Ohh I thought negative trait in coherence wasn't going to work for your use case because it doesn't work in some cases. Cool if the current solution does work for you :). Anyway, we are going to be making some modifications to negative traits in coherence. More info https://rust-lang.github.io/negative-impls-initiative/explainer/coherence-check.html

yaahc commented

Update

There's been a lot of progress in the last few months. Since the last update we've

At this point there are no remaining blockers per-se, though there are due diligence steps that still need to be done.

  • Updating the RFC for generic member access: rust-lang/rfcs#2895 to reflect changes in the API since it's original proposal
  • Setting up a tracking issue for the provider api integration with the error trait
  • Actually write the PR moving the error trait to core

With any luck and assuming I don't have too many distractions pop up I should be able to have this done asap, hopefully within the next few days.

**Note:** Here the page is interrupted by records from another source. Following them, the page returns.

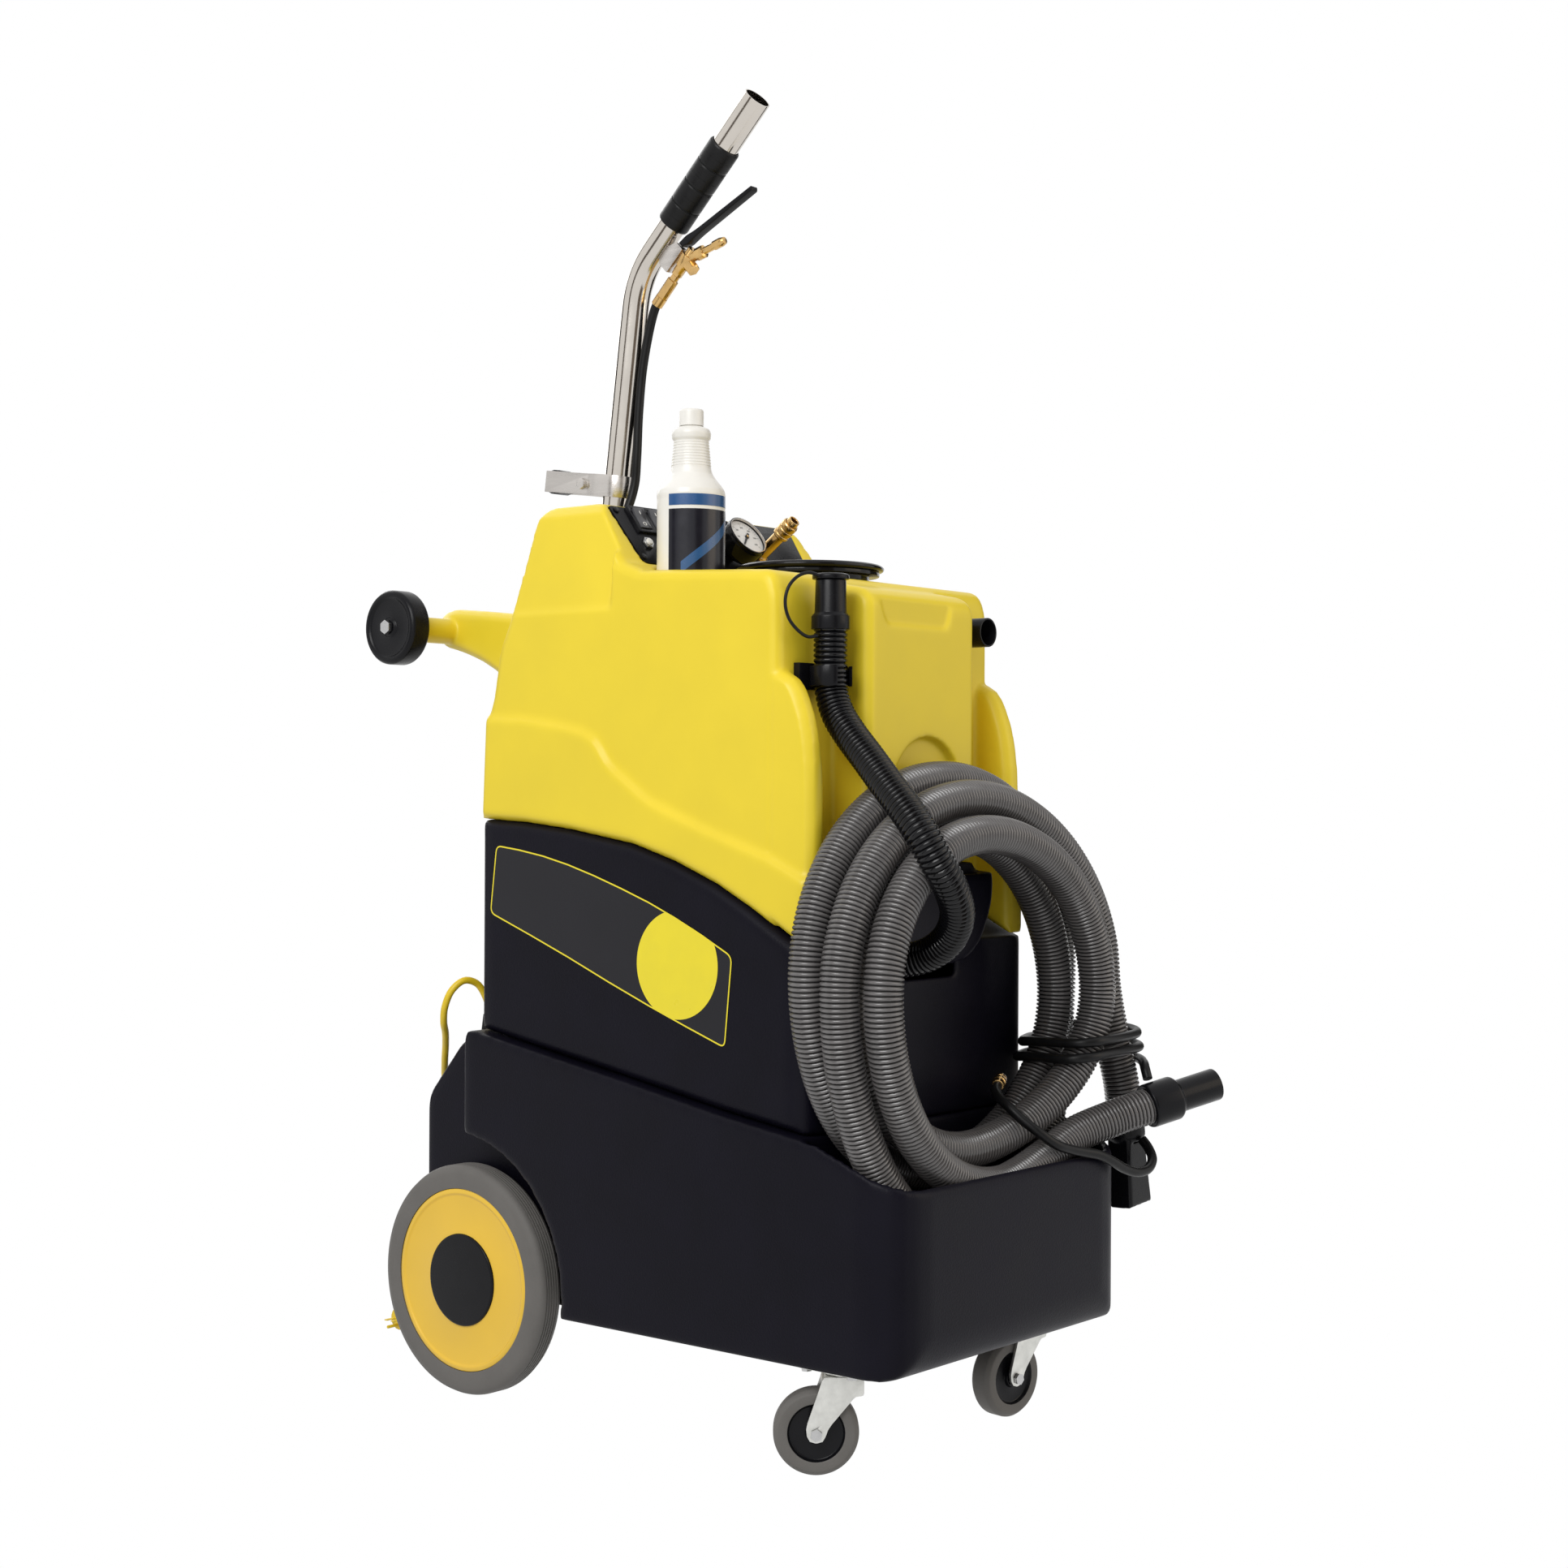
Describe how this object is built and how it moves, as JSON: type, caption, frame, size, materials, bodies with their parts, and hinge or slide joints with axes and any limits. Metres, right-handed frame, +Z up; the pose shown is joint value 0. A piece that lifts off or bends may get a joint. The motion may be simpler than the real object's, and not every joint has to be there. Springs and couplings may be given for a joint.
{
  "type": "spot extractor",
  "caption": "Upright carpet and spot extractor on wheels, with stacked tanks, control panel, stored wand, coiled vacuum hose, drain hose and a rear handle.",
  "frame": {"origin": "on the ground, in the middle of the machine's footprint without its hoses and mains cord", "axes": "+Z up, +X to the machine's right, -Y to its front with the hose basket, +Y to the rear handle and the rear wheels"},
  "size_m": [0.6539, 1.2673, 1.7377],
  "materials": {
    "yellow_shell": "semi-matt moulded",
    "black_shell": "matt moulded",
    "black_plastic": "satin",
    "clear_plastic": "clear",
    "white_plastic": "satin",
    "hose_plastic": "satin",
    "black_rubber": "matt",
    "grey_tyre": "matt",
    "zinc_steel": "zinc plated",
    "steel": "brushed",
    "chromed": "polished",
    "brass": "satin",
    "yellow_cord": "satin"
  },
  "bodies": {
    "machine": {"base_chassis": "black_shell", "solution_tank": "black_shell", "recovery_tank": "yellow_shell", "control_panel": "black_plastic", "gauge_body": "black_plastic", "coupler_body": "brass", "lid_ring": "black_plastic", "vacuum_inlet": "black_plastic", "handle_bar": "yellow_shell", "handle_axle": "steel", "rear_axle": "steel", "caster_plate_left": "zinc_steel", "caster_plate_right": "zinc_steel", "vacuum_motor_left": "black_plastic", "vacuum_motor_right": "black_plastic", "pump": "brass", "shut_off_float": "white_plastic", "vacuum_hose": "hose_plastic", "wand_cuff": "black_plastic", "machine_cuff": "black_plastic", "solution_lead": "black_rubber", "solution_lead_two": "black_rubber", "lead_plug": "brass", "lead_coupling": "brass", "drain_outlet": "black_plastic", "drain_hose": "black_rubber", "drain_cuff": "black_plastic", "drain_clip": "black_plastic", "strain_relief": "black_plastic", "mains_cord": "yellow_cord", "mains_coil": "yellow_cord", "power_plug": "yellow_cord"},
    "rear_wheel_left": {"rear_tyre_left": "grey_tyre", "rear_hub_left": "yellow_shell"},
    "rear_wheel_right": {"rear_tyre_right": "grey_tyre", "rear_hub_right": "yellow_shell"},
    "swivel_left": {"caster_fork_left": "zinc_steel"},
    "swivel_right": {"caster_fork_right": "zinc_steel"},
    "caster_left": {"caster_wheel_left": "grey_tyre"},
    "caster_right": {"caster_wheel_right": "grey_tyre"},
    "roller_left": {"roller_left": "black_rubber"},
    "roller_right": {"roller_right": "black_rubber"},
    "switch_left": {"rocker_left": "black_plastic"},
    "switch_right": {"rocker_right": "black_plastic"},
    "breaker": {"breaker_button": "white_plastic"},
    "needle": {"gauge_needle": "black_plastic"},
    "sleeve": {"coupler_sleeve": "brass"},
    "lid": {"lid": "clear_plastic"},
    "bottle": {"bottle": "white_plastic"},
    "bottle_cap": {"bottle_cap": "white_plastic"},
    "wand": {"wand_tube": "chromed", "wand_grip": "black_rubber", "valve_bracket": "steel", "valve_body": "brass", "wand_hose": "black_rubber", "wand_head": "steel", "assist_handle": "steel", "assist_grip": "black_plastic"},
    "lever": {"valve_lever": "black_plastic"},
    "drain_cap": {"drain_cap": "black_plastic"}
  },
  "joints": [
    {"name": "rear_wheel_left_spin", "type": "hinge", "parent": "machine", "child": "rear_wheel_left", "pos_m": [-0.211, 0.2741, 0.1524], "axis": [1, 0, 0], "continuous": true},
    {"name": "caster_left_swivel", "type": "hinge", "parent": "machine", "child": "swivel_left", "pos_m": [-0.188, -0.3399, 0.118], "axis": [0, 0, 1], "continuous": true},
    {"name": "caster_left_roll", "type": "hinge", "parent": "swivel_left", "child": "caster_left", "pos_m": [-0.20857, -0.31539, 0.0508], "axis": [0.766, 0.6428, 0], "continuous": true},
    {"name": "roller_left_spin", "type": "hinge", "parent": "machine", "child": "roller_left", "pos_m": [-0.226, 0.4131, 1.027], "axis": [1, 0, 0], "continuous": true},
    {"name": "switch_left_rock", "type": "hinge", "parent": "machine", "child": "switch_left", "pos_m": [-0.137, 0.0427, 1.15688], "axis": [1, 0, 0], "range_deg": [-10, 0]},
    {"name": "rear_wheel_right_spin", "type": "hinge", "parent": "machine", "child": "rear_wheel_right", "pos_m": [0.211, 0.2741, 0.1524], "axis": [1, 0, 0], "continuous": true},
    {"name": "caster_right_swivel", "type": "hinge", "parent": "machine", "child": "swivel_right", "pos_m": [0.188, -0.3399, 0.118], "axis": [0, 0, 1], "continuous": true},
    {"name": "caster_right_roll", "type": "hinge", "parent": "swivel_right", "child": "caster_right", "pos_m": [0.15631, -0.33545, 0.0508], "axis": [0.1392, 0.9903, 0], "continuous": true},
    {"name": "roller_right_spin", "type": "hinge", "parent": "machine", "child": "roller_right", "pos_m": [0.226, 0.4131, 1.027], "axis": [1, 0, 0], "continuous": true},
    {"name": "switch_right_rock", "type": "hinge", "parent": "machine", "child": "switch_right", "pos_m": [-0.107, 0.0427, 1.15688], "axis": [1, 0, 0], "range_deg": [-10, 0]},
    {"name": "breaker_press", "type": "slide", "parent": "machine", "child": "breaker", "axis": [0, -0.8083, 0.5888], "range_m": [-0.004, 0], "stiffness_N_per_m": 400, "springref_m": 0.001},
    {"name": "gauge_needle_turn", "type": "hinge", "parent": "machine", "child": "needle", "pos_m": [0.018, -0.00734, 1.14509], "axis": [0, -0.8083, 0.5888], "range_deg": [-270, 0], "stiffness_Nm_per_rad": 0.0005},
    {"name": "coupler_sleeve_slide", "type": "slide", "parent": "machine", "child": "sleeve", "axis": [0, -0.8083, 0.5888], "range_m": [-0.006, 0], "stiffness_N_per_m": 800, "springref_m": 0.002},
    {"name": "lid_lift", "type": "slide", "parent": "machine", "child": "lid", "axis": [0, 0, 1], "range_m": [0, 0.25]},
    {"name": "bottle_lift", "type": "slide", "parent": "machine", "child": "bottle", "axis": [0, 0, 1], "range_m": [0, 0.3]},
    {"name": "bottle_cap_lift", "type": "slide", "parent": "bottle", "child": "bottle_cap", "axis": [0, 0, 1], "range_m": [0, 0.06]},
    {"name": "wand_lift", "type": "slide", "parent": "machine", "child": "wand", "axis": [0, -0.1313, 0.9913], "range_m": [0, 0.3]},
    {"name": "valve_lever_squeeze", "type": "hinge", "parent": "wand", "child": "lever", "pos_m": [0, 0.09574, 1.55021], "axis": [1, 0, 0], "range_deg": [-16, 0], "stiffness_Nm_per_rad": 1.5, "springref_deg": 17.19},
    {"name": "drain_cap_pull", "type": "slide", "parent": "machine", "child": "drain_cap", "axis": [0, 0, 1], "range_m": [0, 0.08]}
  ]
}
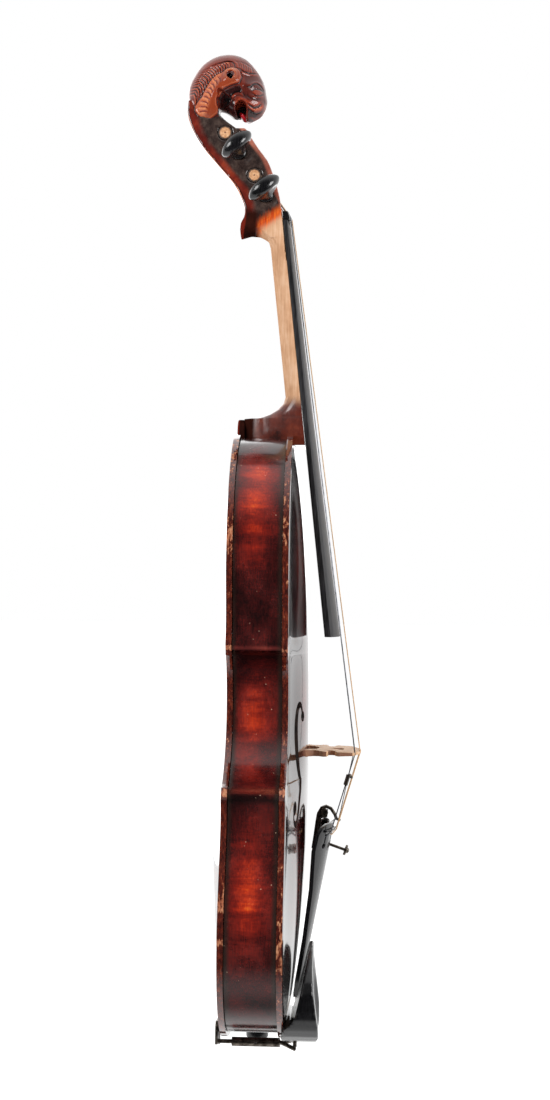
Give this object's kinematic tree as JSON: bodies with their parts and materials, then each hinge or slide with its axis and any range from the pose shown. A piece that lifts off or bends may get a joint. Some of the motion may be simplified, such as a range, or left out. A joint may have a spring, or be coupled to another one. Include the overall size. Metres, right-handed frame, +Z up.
{
  "type": "violin",
  "caption": "Full-size violin with a carved lion head, arched plates with f-holes, friction pegs, a clamped chinrest and a lever fine tuner, strung and hung by its neck.",
  "frame": {"origin": "back of the neck just under the pegbox, on the centre plane, where the neck hangs in a yoke", "axes": "+Z up the body towards the head, +X out of the belly, +Y towards the treble side (E string)"},
  "size_m": [0.111, 0.208, 0.6004],
  "materials": {
    "belly_varnish": "gloss",
    "back_varnish": "gloss",
    "rib_varnish": "gloss",
    "inner_spruce": "raw",
    "neck_maple": "gloss",
    "ebony": "polished",
    "fingerboard_ebony": "satin",
    "bridge_maple": "raw",
    "gut": "satin",
    "string_steel": "wound",
    "tailgut_cord": "satin",
    "boxwood": "satin",
    "nickel": "dull",
    "cork_pad": "raw"
  },
  "bodies": {
    "violin": {"top_plate": "belly_varnish", "back_plate": "back_varnish", "upper_rib_bass": "rib_varnish", "upper_rib_treble": "rib_varnish", "waist_rib_bass": "rib_varnish", "waist_rib_treble": "rib_varnish", "lower_rib_bass": "rib_varnish", "lower_rib_treble": "rib_varnish", "upper_block": "inner_spruce", "lower_block": "inner_spruce", "upper_corner_block_bass": "inner_spruce", "upper_corner_block_treble": "inner_spruce", "lower_corner_block_bass": "inner_spruce", "lower_corner_block_treble": "inner_spruce", "bass_bar": "inner_spruce", "sound_post": "inner_spruce", "neck": "neck_maple", "nut": "ebony", "saddle": "ebony", "end_button": "ebony", "tailpiece": "ebony", "tailpiece_fret": "ebony", "chinrest_plate": "ebony", "fingerboard": "fingerboard_ebony", "bridge": "bridge_maple", "string_d": "gut", "string_a": "gut", "string_g": "string_steel", "string_e": "string_steel", "tailgut": "tailgut_cord", "peg_bushing_g_collar": "boxwood", "peg_bushing_g_tip": "boxwood", "peg_bushing_d_collar": "boxwood", "peg_bushing_d_tip": "boxwood", "peg_bushing_a_collar": "boxwood", "peg_bushing_a_tip": "boxwood", "peg_bushing_e_collar": "boxwood", "peg_bushing_e_tip": "boxwood", "tuner_body": "nickel", "tuner_ring_nut": "nickel", "tuner_pivot_pin": "nickel", "chinrest_bracket": "nickel", "string_clip": "nickel", "chinrest_cork": "cork_pad"},
    "peg_g": {"peg_g": "ebony"},
    "peg_d": {"peg_d": "ebony"},
    "peg_a": {"peg_a": "ebony"},
    "peg_e": {"peg_e": "ebony"},
    "tuner_lever": {"tuner_lever": "nickel", "string_e_loop": "string_steel"},
    "tuner_screw": {"tuner_screw": "nickel"},
    "tuner_knob": {"tuner_knob": "nickel"},
    "chinrest_barrel_1": {"chinrest_barrel_1": "nickel"},
    "chinrest_barrel_2": {"chinrest_barrel_2": "nickel"},
    "chinrest_foot": {"chinrest_foot": "nickel", "chinrest_foot_cork": "cork_pad"}
  },
  "joints": [
    {"name": "peg_g_turn", "type": "hinge", "parent": "violin", "child": "peg_g", "pos_m": [-0.00099, 0, 0.0283], "axis": [0, -1, 0], "continuous": true},
    {"name": "peg_d_turn", "type": "hinge", "parent": "violin", "child": "peg_d", "pos_m": [-0.01783, 0, 0.05471], "axis": [0, -1, 0], "continuous": true},
    {"name": "peg_a_turn", "type": "hinge", "parent": "violin", "child": "peg_a", "pos_m": [-0.02621, 0, 0.06677], "axis": [0, 1, 0], "continuous": true},
    {"name": "peg_e_turn", "type": "hinge", "parent": "violin", "child": "peg_e", "pos_m": [-0.00801, 0, 0.0404], "axis": [0, 1, 0], "continuous": true},
    {"name": "tuner_screw_travel", "type": "slide", "parent": "violin", "child": "tuner_screw", "axis": [-0.9455, 0, 0.3256], "range_m": [0, 0.002]},
    {"name": "tuner_knob_turn", "type": "hinge", "parent": "tuner_screw", "child": "tuner_knob", "pos_m": [0.05244, 0.01425, -0.37092], "axis": [-0.9455, 0, 0.3256], "range_deg": [0, 1441]},
    {"name": "tuner_lever_tilt", "type": "hinge", "parent": "violin", "child": "tuner_lever", "pos_m": [0.0392, 0.01425, -0.3482], "axis": [0, 1, 0], "range_deg": [0, 6.7]},
    {"name": "chinrest_foot_travel", "type": "slide", "parent": "violin", "child": "chinrest_foot", "axis": [-1, 0, 0], "range_m": [0, 0.003]},
    {"name": "chinrest_barrel_1_turn", "type": "hinge", "parent": "violin", "child": "chinrest_barrel_1", "pos_m": [0.002, -0.0375, -0.47546], "axis": [1, 0, 0], "range_deg": [0, 1081]},
    {"name": "chinrest_barrel_2_turn", "type": "hinge", "parent": "violin", "child": "chinrest_barrel_2", "pos_m": [0.002, -0.0565, -0.47001], "axis": [1, 0, 0], "range_deg": [0, 1081]}
  ],
  "couplings": [
    {"joint": "tuner_knob_turn", "follows": "tuner_screw_travel", "rad_per_m": 12566},
    {"joint": "tuner_lever_tilt", "follows": "tuner_screw_travel", "rad_per_m": 57.86},
    {"joint": "chinrest_barrel_1_turn", "follows": "chinrest_foot_travel", "rad_per_m": 6283.2},
    {"joint": "chinrest_barrel_2_turn", "follows": "chinrest_foot_travel", "rad_per_m": 6283.2}
  ]
}
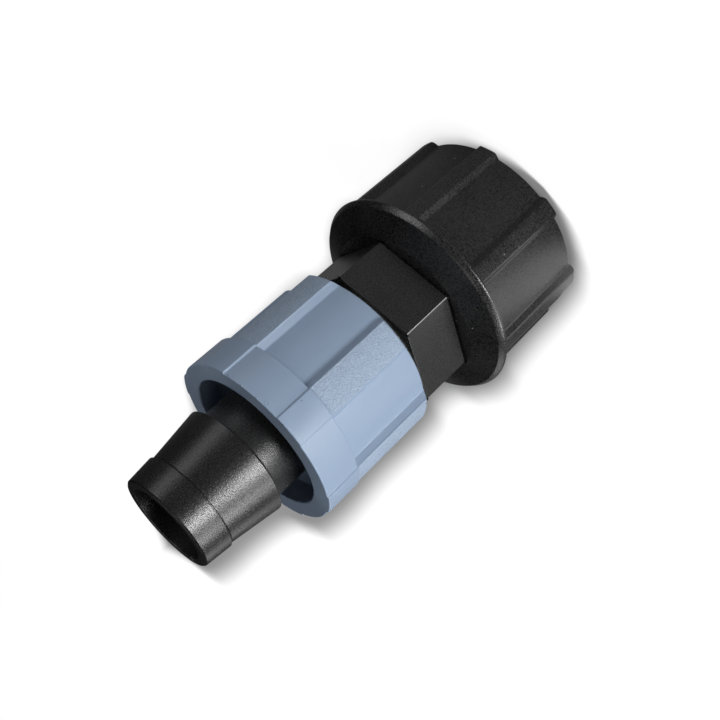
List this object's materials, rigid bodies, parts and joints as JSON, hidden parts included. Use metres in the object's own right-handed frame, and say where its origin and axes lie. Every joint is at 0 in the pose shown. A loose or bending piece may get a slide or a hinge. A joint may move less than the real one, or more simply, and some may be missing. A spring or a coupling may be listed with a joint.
{
  "type": "drip tape connector",
  "caption": "Connector for drip irrigation tape: a tapered tape nozzle with a screw-on lock nut, a hexagon to hold it by, and a ribbed swivel nut with a female pipe thread and a gasket.",
  "frame": {"origin": "on the common axis, at the plane of the swivel nut's open end, which the part stands on", "axes": "+Z along the common axis towards the nozzle tip; the picture's camera looks from the -Y side"},
  "size_m": [0.038, 0.038, 0.0751],
  "materials": {
    "black_plastic": "satin moulded polypropylene, black",
    "blue_grey_plastic": "satin moulded acetal, light blue-grey, lug tops finely eroded",
    "gasket_rubber": "matt black rubber"
  },
  "bodies": {
    "connector": {"connector_body": "black_plastic", "gasket": "gasket_rubber"},
    "lock_nut": {"lock_nut": "blue_grey_plastic"},
    "swivel_nut": {"swivel_nut": "black_plastic"}
  },
  "joints": [
    {"name": "lock_nut_travel", "type": "slide", "parent": "connector", "child": "lock_nut", "axis": [0, 0, 1], "range_m": [0, 0.009]},
    {"name": "swivel_spin", "type": "hinge", "parent": "connector", "child": "swivel_nut", "pos_m": [0, 0, 0.0212], "axis": [0, 0, 1], "continuous": true}
  ]
}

It looks like a relevant change has landed in Rust - does this mean that Rust 1.65 will have the Error trait in core? If so woohoo!

Amazing work @yaahc, thank you very much for your effort!

Amazing work @yaahc, thank you very much for your effort!
Waiting for it for a long time

runiq commented

Wow, how did this fly under the radar? Amazing work, Jane! Thank you so much! <3

It looks like the error can be used in core but is marked as unstable - can someone confirm this is what people meant by

does this mean that Rust 1.65 will have the Error trait in core?

I read that and thought it was stable - happy to use it with unstable features if necessary :)
Sorry if I missed some context, I just found out about this issue from the unstable warning

Beta has it behind the error_in_core feature gate.

For completeness, the tracking issue for error_in_core is rust-lang/rust#103765

Any update on this? Since rust-lang/rust#103765 was done.